* AIM
Output only the lines from the start of the entries through the line holding "Recreate this object". Each line must match the original exactly.

* Object modeling scripts
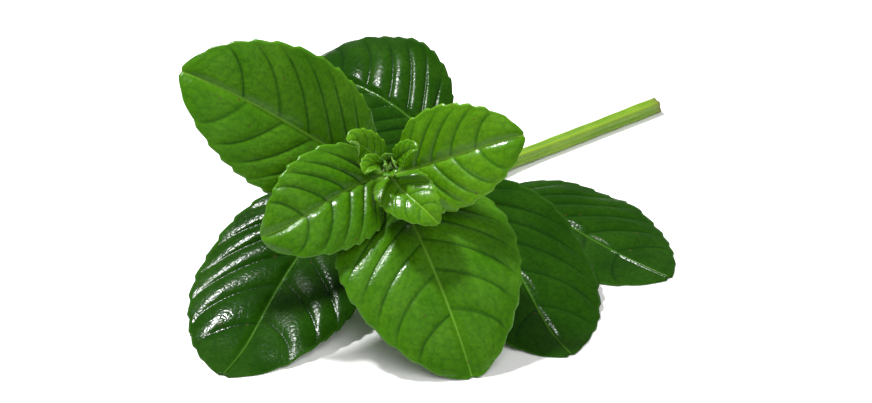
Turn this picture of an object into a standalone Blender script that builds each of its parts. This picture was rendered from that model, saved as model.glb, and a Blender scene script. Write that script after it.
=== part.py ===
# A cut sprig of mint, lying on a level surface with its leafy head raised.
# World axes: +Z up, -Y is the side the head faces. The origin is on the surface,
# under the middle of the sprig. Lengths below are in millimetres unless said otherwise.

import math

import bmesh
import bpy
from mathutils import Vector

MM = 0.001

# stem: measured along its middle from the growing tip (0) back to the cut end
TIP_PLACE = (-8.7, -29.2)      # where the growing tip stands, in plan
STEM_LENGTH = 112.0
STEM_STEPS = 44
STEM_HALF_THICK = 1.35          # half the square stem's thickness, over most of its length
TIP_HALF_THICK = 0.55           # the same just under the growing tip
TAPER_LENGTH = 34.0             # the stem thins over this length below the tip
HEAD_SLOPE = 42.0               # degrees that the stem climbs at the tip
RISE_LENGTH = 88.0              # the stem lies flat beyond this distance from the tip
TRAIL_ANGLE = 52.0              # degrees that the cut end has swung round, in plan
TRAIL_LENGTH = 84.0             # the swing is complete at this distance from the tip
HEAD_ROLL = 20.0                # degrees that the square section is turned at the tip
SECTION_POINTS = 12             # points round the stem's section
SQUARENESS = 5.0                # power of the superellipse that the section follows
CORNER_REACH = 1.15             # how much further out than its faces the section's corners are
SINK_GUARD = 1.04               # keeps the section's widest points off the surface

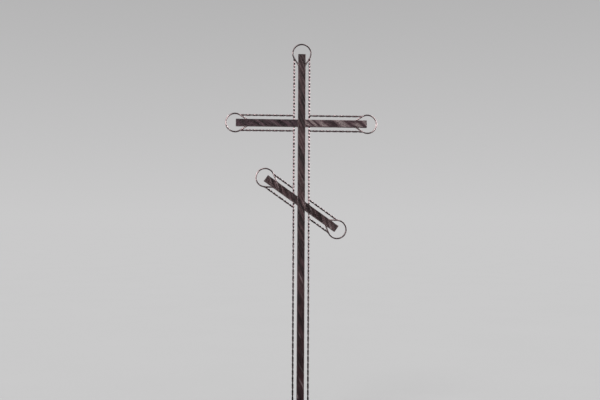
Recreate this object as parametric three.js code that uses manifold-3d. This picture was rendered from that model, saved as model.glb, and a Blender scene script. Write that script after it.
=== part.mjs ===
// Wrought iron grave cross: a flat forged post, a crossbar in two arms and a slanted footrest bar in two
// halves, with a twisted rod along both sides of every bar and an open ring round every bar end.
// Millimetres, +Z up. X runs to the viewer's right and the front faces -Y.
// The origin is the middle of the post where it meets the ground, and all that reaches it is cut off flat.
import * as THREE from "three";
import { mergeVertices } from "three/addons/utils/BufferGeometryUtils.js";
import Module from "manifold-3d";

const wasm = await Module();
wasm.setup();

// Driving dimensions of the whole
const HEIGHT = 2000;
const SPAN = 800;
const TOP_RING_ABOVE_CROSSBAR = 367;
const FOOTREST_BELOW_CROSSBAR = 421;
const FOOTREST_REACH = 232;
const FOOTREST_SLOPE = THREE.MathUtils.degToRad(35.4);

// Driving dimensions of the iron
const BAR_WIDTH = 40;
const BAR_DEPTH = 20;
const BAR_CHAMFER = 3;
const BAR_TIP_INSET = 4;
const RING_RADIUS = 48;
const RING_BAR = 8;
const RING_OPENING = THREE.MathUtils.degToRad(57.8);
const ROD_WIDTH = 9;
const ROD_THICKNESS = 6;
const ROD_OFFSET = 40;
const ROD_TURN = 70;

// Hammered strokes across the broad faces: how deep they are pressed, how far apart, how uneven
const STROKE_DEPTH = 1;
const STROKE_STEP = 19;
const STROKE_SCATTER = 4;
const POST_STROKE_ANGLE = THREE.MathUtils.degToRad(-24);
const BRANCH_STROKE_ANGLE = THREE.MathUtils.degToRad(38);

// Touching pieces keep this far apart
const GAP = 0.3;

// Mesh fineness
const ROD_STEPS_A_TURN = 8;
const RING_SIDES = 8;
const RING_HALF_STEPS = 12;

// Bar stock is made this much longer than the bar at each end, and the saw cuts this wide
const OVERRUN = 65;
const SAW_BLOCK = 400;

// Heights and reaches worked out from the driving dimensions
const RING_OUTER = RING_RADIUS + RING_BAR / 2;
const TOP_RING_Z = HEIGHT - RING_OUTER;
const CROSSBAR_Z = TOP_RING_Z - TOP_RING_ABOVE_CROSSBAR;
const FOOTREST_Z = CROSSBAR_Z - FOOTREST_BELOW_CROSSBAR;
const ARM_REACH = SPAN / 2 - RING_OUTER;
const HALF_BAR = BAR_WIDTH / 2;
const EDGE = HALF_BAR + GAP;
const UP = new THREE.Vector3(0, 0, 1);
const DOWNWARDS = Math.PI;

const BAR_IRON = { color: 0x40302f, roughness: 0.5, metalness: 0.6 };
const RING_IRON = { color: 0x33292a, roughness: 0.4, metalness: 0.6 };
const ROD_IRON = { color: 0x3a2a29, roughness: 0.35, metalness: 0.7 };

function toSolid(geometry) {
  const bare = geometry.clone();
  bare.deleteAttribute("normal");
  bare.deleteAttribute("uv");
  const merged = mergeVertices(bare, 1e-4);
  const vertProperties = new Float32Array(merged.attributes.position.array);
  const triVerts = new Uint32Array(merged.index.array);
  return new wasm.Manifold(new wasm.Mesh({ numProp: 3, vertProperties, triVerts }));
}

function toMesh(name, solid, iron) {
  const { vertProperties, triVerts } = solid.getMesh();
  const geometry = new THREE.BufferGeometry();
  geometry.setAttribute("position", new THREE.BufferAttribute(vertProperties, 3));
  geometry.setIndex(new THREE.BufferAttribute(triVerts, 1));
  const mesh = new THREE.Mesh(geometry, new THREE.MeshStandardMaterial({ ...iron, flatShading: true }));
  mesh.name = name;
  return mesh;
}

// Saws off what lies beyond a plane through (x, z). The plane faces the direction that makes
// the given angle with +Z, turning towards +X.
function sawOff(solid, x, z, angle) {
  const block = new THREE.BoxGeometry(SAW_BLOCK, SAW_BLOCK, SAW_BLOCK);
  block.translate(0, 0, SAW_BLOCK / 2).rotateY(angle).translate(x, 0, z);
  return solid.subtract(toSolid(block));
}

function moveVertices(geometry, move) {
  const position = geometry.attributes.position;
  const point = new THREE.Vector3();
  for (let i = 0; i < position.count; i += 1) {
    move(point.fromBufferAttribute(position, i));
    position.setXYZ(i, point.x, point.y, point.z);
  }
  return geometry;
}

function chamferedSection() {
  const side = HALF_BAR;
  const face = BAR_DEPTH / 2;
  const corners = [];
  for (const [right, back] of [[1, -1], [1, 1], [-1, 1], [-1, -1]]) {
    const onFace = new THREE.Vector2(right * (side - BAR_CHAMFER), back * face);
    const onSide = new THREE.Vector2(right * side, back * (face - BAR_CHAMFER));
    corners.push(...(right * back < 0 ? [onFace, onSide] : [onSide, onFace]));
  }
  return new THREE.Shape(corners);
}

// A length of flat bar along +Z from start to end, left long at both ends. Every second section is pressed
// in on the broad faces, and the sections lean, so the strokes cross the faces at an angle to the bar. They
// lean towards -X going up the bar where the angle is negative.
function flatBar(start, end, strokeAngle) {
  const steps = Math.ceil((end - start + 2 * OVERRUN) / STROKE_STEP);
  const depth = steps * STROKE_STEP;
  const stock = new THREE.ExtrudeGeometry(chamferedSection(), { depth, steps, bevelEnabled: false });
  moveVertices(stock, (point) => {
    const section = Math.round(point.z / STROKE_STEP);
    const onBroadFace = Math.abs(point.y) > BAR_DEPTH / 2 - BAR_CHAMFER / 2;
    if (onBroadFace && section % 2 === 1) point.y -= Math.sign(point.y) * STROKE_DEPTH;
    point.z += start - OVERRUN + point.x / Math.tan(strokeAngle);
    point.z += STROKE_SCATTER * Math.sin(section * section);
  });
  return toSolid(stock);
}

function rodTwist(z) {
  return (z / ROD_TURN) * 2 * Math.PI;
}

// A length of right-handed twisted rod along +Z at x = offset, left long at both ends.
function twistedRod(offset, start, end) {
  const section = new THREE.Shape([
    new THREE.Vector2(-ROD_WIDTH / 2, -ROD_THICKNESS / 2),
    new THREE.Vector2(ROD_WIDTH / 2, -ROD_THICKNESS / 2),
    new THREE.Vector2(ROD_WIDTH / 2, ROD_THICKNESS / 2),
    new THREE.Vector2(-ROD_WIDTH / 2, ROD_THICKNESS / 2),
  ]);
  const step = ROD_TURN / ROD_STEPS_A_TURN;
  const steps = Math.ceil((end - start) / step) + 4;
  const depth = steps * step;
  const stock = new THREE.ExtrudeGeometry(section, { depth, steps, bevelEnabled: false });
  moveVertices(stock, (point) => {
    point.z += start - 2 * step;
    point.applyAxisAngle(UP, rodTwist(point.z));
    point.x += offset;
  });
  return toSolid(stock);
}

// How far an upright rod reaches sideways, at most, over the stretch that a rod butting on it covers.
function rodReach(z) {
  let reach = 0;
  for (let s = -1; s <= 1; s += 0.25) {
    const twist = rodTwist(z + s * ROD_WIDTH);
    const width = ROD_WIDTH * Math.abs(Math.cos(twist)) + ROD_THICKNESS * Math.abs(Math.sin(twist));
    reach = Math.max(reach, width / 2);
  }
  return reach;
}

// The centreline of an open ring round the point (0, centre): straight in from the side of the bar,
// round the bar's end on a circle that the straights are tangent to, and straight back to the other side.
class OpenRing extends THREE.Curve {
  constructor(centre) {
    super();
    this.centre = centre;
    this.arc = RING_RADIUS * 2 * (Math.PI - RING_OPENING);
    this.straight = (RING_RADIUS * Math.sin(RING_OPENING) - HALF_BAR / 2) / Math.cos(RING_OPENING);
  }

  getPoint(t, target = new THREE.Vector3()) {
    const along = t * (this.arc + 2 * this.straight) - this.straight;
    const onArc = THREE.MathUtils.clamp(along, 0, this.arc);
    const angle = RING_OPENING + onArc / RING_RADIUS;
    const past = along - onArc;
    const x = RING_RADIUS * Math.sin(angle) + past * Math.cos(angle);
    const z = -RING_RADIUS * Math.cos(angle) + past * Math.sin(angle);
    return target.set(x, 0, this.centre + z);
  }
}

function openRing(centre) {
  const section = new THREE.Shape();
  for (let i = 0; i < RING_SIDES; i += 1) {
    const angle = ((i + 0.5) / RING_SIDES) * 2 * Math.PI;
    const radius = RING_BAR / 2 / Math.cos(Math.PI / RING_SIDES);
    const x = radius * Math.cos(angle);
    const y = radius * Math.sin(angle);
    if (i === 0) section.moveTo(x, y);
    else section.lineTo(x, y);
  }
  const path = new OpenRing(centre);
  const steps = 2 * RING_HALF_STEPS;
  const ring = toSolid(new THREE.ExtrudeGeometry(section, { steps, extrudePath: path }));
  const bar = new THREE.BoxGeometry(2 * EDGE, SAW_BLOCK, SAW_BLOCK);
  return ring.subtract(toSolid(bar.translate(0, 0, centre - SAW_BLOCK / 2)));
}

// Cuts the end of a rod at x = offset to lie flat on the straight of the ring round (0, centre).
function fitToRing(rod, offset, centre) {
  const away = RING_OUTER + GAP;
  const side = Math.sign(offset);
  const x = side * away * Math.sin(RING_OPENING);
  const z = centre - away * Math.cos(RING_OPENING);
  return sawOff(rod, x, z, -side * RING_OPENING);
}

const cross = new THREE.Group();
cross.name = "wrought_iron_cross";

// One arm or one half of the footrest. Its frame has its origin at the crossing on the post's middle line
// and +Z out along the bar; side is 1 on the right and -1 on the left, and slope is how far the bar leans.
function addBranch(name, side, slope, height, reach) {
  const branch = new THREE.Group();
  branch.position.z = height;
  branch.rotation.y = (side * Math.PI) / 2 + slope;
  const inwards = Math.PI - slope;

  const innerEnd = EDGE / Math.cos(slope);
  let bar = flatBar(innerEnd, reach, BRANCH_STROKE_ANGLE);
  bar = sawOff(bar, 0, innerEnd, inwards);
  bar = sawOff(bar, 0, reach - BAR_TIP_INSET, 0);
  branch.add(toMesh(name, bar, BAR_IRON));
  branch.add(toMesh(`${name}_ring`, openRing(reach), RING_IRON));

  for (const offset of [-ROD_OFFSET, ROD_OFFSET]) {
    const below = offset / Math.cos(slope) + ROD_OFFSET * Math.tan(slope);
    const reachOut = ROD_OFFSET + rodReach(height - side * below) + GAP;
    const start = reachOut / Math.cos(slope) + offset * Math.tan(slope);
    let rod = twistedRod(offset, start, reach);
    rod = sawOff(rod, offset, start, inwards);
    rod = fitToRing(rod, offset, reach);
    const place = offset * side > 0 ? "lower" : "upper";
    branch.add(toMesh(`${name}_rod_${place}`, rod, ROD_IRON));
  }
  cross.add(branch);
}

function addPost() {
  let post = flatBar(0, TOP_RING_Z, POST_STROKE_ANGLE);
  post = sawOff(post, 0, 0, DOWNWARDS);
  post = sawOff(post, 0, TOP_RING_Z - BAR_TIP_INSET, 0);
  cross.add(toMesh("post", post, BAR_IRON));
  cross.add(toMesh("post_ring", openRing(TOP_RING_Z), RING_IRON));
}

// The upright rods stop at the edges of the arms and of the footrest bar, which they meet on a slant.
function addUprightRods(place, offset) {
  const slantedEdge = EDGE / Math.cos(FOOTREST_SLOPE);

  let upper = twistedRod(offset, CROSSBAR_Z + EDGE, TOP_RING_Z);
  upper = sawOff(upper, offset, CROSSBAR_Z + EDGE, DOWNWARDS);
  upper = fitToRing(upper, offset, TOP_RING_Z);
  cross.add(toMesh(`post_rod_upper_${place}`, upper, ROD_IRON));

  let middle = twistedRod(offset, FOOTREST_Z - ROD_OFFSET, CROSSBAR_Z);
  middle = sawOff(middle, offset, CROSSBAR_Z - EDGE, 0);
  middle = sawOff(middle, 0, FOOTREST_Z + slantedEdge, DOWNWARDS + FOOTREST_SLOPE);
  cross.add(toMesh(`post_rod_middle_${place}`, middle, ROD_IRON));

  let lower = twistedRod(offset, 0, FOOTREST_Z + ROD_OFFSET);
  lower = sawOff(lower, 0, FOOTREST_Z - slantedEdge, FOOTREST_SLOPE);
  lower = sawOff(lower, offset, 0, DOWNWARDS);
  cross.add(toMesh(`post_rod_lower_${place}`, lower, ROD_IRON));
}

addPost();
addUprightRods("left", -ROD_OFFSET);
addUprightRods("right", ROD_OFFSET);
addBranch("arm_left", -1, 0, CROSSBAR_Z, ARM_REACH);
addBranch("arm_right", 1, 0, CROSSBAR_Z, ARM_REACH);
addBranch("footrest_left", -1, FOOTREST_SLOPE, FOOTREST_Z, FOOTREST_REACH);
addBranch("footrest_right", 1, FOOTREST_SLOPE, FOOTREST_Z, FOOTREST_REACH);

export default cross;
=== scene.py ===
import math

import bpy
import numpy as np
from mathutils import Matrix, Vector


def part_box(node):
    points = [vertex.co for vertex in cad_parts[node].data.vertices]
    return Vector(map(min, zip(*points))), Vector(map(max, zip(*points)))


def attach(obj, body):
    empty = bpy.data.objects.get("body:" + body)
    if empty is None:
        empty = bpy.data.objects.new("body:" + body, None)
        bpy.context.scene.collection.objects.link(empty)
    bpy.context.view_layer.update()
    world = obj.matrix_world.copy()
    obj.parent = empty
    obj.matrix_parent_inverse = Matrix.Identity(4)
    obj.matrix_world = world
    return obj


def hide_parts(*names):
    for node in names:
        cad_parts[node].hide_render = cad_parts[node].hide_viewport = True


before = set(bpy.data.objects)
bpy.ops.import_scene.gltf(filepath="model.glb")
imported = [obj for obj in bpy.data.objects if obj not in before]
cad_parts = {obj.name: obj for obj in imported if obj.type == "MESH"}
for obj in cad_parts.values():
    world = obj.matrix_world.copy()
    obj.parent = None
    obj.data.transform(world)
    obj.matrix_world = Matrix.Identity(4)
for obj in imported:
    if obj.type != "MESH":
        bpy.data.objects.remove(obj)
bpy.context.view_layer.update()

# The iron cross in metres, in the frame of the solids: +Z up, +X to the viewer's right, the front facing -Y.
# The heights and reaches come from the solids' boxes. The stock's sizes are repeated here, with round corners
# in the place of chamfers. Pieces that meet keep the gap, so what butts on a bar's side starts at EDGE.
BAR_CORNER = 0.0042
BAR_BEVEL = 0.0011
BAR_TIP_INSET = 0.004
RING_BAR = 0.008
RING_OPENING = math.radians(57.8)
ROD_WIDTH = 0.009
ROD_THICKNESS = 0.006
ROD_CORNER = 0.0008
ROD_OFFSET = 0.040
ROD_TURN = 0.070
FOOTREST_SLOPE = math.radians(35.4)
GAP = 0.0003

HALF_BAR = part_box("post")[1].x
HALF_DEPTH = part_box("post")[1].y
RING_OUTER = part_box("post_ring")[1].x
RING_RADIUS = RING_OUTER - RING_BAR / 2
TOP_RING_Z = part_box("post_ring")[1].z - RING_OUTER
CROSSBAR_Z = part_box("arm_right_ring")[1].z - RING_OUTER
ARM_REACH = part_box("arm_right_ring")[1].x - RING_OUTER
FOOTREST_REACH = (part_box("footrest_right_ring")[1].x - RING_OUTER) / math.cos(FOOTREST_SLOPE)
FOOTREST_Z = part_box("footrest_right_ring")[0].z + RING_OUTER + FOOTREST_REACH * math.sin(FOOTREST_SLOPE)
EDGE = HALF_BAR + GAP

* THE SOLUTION
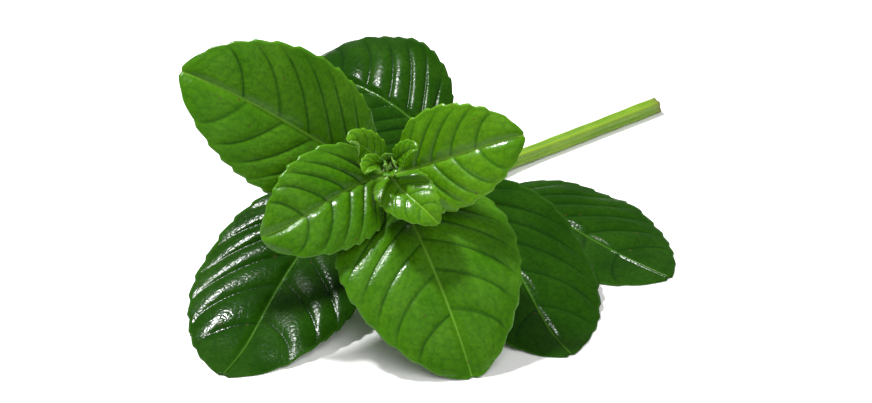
Turn this picture of an object into a standalone Blender script that builds each of its parts. This picture was rendered from that model, saved as model.glb, and a Blender scene script. Write that script after it.
=== part.py ===
# A cut sprig of mint, lying on a level surface with its leafy head raised.
# World axes: +Z up, -Y is the side the head faces. The origin is on the surface,
# under the middle of the sprig. Lengths below are in millimetres unless said otherwise.

import math

import bmesh
import bpy
from mathutils import Vector

MM = 0.001

# stem: measured along its middle from the growing tip (0) back to the cut end
TIP_PLACE = (-8.7, -29.2)      # where the growing tip stands, in plan
STEM_LENGTH = 112.0
STEM_STEPS = 44
STEM_HALF_THICK = 1.35          # half the square stem's thickness, over most of its length
TIP_HALF_THICK = 0.55           # the same just under the growing tip
TAPER_LENGTH = 34.0             # the stem thins over this length below the tip
HEAD_SLOPE = 42.0               # degrees that the stem climbs at the tip
RISE_LENGTH = 88.0              # the stem lies flat beyond this distance from the tip
TRAIL_ANGLE = 52.0              # degrees that the cut end has swung round, in plan
TRAIL_LENGTH = 84.0             # the swing is complete at this distance from the tip
HEAD_ROLL = 20.0                # degrees that the square section is turned at the tip
SECTION_POINTS = 12             # points round the stem's section
SQUARENESS = 5.0                # power of the superellipse that the section follows
CORNER_REACH = 1.15             # how much further out than its faces the section's corners are
SINK_GUARD = 1.04               # keeps the section's widest points off the surface

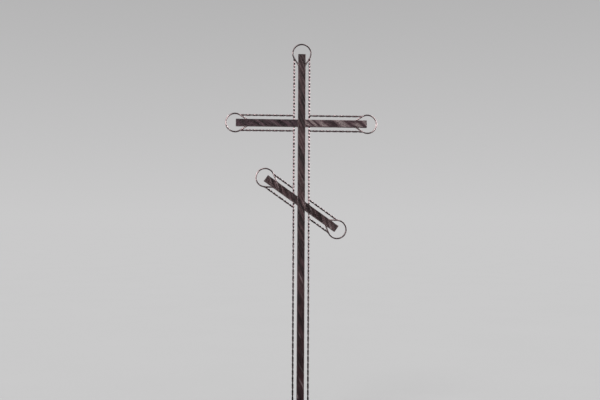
Recreate this object as parametric three.js code that uses manifold-3d. This picture was rendered from that model, saved as model.glb, and a Blender scene script. Write that script after it.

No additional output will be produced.